COMMIT: Certifying Robustness of Multi-Sensor Fusion Systems against Semantic Attacks

Abstract

Multi-sensor fusion systems (MSF) are widely deployed in modern autonomous vehicles (AVs) as the perception module. Hence, their robustness to common and adversarial semantic transformations (such as vehicle rotation and shifting) in the physical world is critical to the safety of AVs. Prior work shows that multi-sensor fusion systems, though more robust than single-modal models, are still vulnerable to adversarial semantic transformations. Even some empirical defenses have been proposed, they can be adaptively attacked again.

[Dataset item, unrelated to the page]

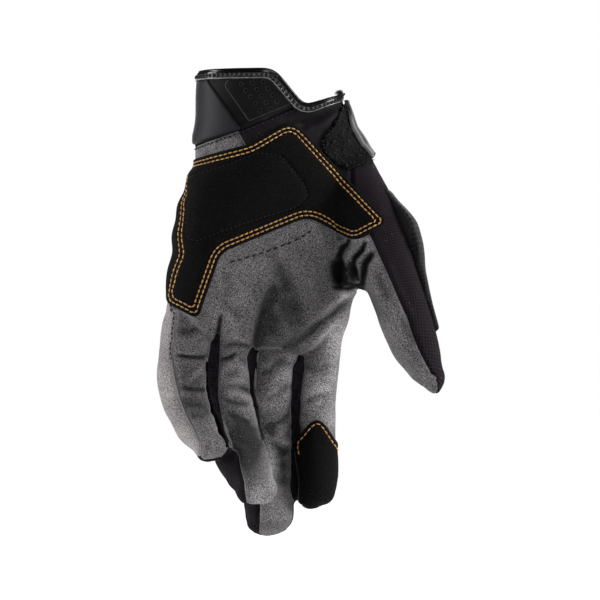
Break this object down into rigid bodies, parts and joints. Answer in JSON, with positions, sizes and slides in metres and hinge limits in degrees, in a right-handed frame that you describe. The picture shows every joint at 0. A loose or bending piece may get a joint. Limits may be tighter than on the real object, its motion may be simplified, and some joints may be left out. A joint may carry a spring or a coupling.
{
  "type": "adventure motorcycle glove",
  "caption": "Left-hand short-cuff riding glove in suede and stretch cloth, worn shape, with palm patch, thumb guard and strap closure.",
  "frame": {"origin": "middle of the wrist opening, level with the lower part of the cuff's top edge", "axes": "+Z out of the wrist opening towards the forearm, -Y the way the palm faces, +X towards the thumb"},
  "size_m": [0.159, 0.0811, 0.2643],
  "materials": {
    "grey_suede": "matte suede",
    "pale_suede": "matte suede",
    "black_suede": "matte suede",
    "padded_cloth": "matte ribbed",
    "stretch_cloth": "matte stretch weave",
    "cuff_cloth": "smooth moulded knit",
    "gloss_rubber": "satin to glossy",
    "fuzzy_loop": "matte looped pile"
  },
  "bodies": {
    "root": {"palm_panel": "grey_suede", "thumb_front_panel": "grey_suede", "pinky_side_panel": "pale_suede", "palm_patch": "black_suede", "fingertip_patch": "black_suede", "thumb_guard": "padded_cloth", "back_panel": "stretch_cloth", "radial_panel": "stretch_cloth", "wrist_gusset": "stretch_cloth", "fourchette_pinky_ring": "stretch_cloth", "fourchette_ring_middle": "stretch_cloth", "fourchette_middle_index": "stretch_cloth", "cuff": "cuff_cloth", "cuff_side_pad": "cuff_cloth", "wrist_strap": "cuff_cloth", "cuff_pull_panel": "gloss_rubber", "cuff_binding": "gloss_rubber", "strap_tab": "gloss_rubber", "loop_patch": "fuzzy_loop"}
  },
  "joints": []
}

So far, no certified defenses have been studied yet for MSF. In this work, we propose the first robustness certification framework COMMIT to certify robustness of multi-sensor fusion systems against semantic attacks. We propose a practical anisotropic noise mechanism to leverage randomized smoothing given multi-modal data, a grid-based splitting method to characterize complex semantic transformations, and efficient algorithms to compute the certification for object detection and IoU lower bounds for large-scale MSF models. We provide a benchmark of certified robustness for different MSF models using COMMIT based on CARLA. We show that the certification for MSF models is at least 48.39% higher than single-modal models, which confirms the advantages of MSF models. We believe our framework and benchmark will contribute an important step towards certifiably robust AVs in practice.